Material ::
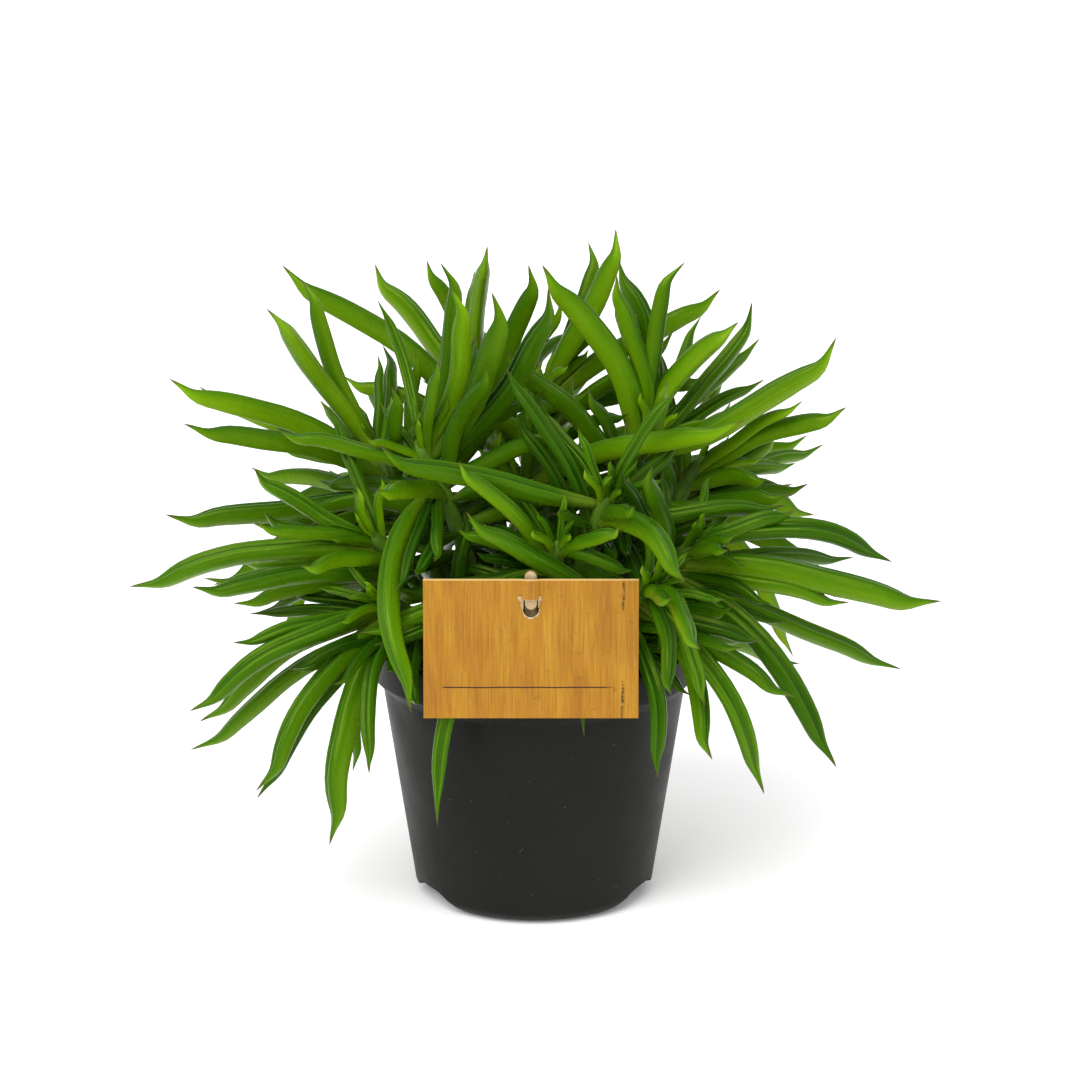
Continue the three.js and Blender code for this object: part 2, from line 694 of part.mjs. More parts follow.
function soilProfile() {
  const top = soilTop - soilHump;
  const shoulder = shoulderBottom + lipEdge; // height where the pot's inside widens
  const shoulderRadius = bodyTopRadius - potWall - 1.5 * fitGap;
  return [
    [0, floorTop + fitGap],
    [bodyRadius(floorTop) - potWall - fitGap, floorTop + fitGap],
    [shoulderRadius, shoulder],
    [shoulderRadius + top - shoulder, top],
    ...soilRings.map((radius) => [radius, top]),
    [0, top],
  ];
}

// A plain hole whose corners line up with the stem's own
function stemHole(stem) {
  const foot = stemPoint(stem, 0);
  const radius = stemRadius + fitGap;
  const height = stemHoleDepth + 10;
  const hole = new THREE.CylinderGeometry(radius, radius, height, stemSides).rotateX(90 * degrees);
  hole.rotateZ((180 / stemSides) * degrees);
  return hole.translate(foot.x, foot.y, soilTop - stemHoleDepth + height / 2);
}

function makeSoil() {
  const geometry = turned(soilProfile(), potSides);
  const place = geometry.getAttribute("position");
  const top = soilTop - soilHump;
  for (let i = 0; i < place.count; i++) {
    const [x, y, z] = [place.getX(i), place.getY(i), place.getZ(i)];
    if (z > top - 0.01 && Math.hypot(x, y) < soilLevelRadius) {
      place.setZ(i, z + soilHump * (0.5 + 0.3 * Math.sin(x / 6) + 0.3 * Math.cos(y / 5 + x / 9)));
    }
  }
  let soil = toSolid(geometry);
  for (const stem of stemPlan) soil = soil.subtract(toSolid(stemHole(stem)));
  soil = soil.subtract(toSolid(stakeGeometry(fitGap)));
  return named("soil", fromSolid(soil), 0x2a2119, 0.95);
}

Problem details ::
Copy the material above, line for line.

The response ::
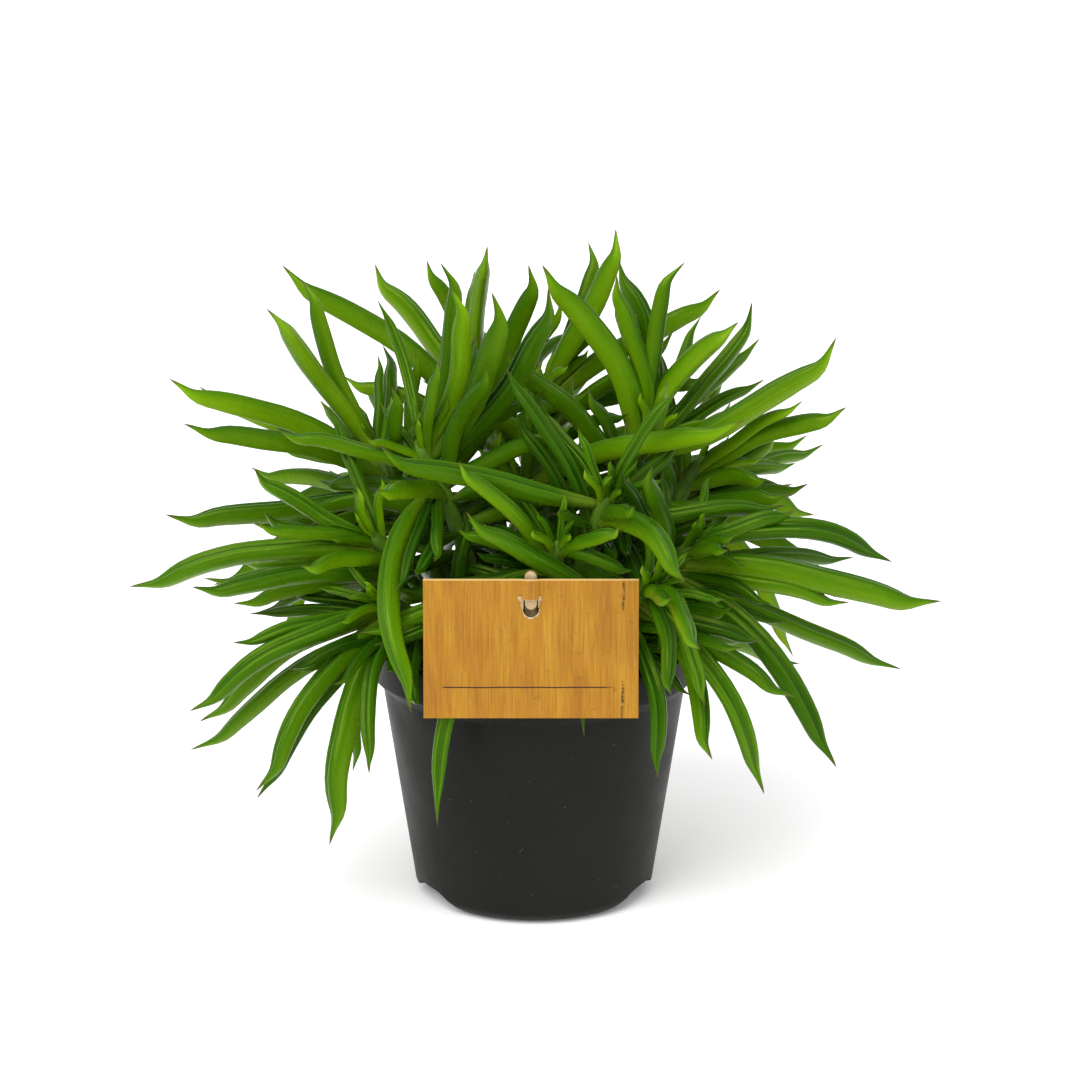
Continue the three.js and Blender code for this object: part 2, from line 694 of part.mjs. More parts follow.
function soilProfile() {
  const top = soilTop - soilHump;
  const shoulder = shoulderBottom + lipEdge; // height where the pot's inside widens
  const shoulderRadius = bodyTopRadius - potWall - 1.5 * fitGap;
  return [
    [0, floorTop + fitGap],
    [bodyRadius(floorTop) - potWall - fitGap, floorTop + fitGap],
    [shoulderRadius, shoulder],
    [shoulderRadius + top - shoulder, top],
    ...soilRings.map((radius) => [radius, top]),
    [0, top],
  ];
}

// A plain hole whose corners line up with the stem's own
function stemHole(stem) {
  const foot = stemPoint(stem, 0);
  const radius = stemRadius + fitGap;
  const height = stemHoleDepth + 10;
  const hole = new THREE.CylinderGeometry(radius, radius, height, stemSides).rotateX(90 * degrees);
  hole.rotateZ((180 / stemSides) * degrees);
  return hole.translate(foot.x, foot.y, soilTop - stemHoleDepth + height / 2);
}

function makeSoil() {
  const geometry = turned(soilProfile(), potSides);
  const place = geometry.getAttribute("position");
  const top = soilTop - soilHump;
  for (let i = 0; i < place.count; i++) {
    const [x, y, z] = [place.getX(i), place.getY(i), place.getZ(i)];
    if (z > top - 0.01 && Math.hypot(x, y) < soilLevelRadius) {
      place.setZ(i, z + soilHump * (0.5 + 0.3 * Math.sin(x / 6) + 0.3 * Math.cos(y / 5 + x / 9)));
    }
  }
  let soil = toSolid(geometry);
  for (const stem of stemPlan) soil = soil.subtract(toSolid(stemHole(stem)));
  soil = soil.subtract(toSolid(stakeGeometry(fitGap)));
  return named("soil", fromSolid(soil), 0x2a2119, 0.95);
}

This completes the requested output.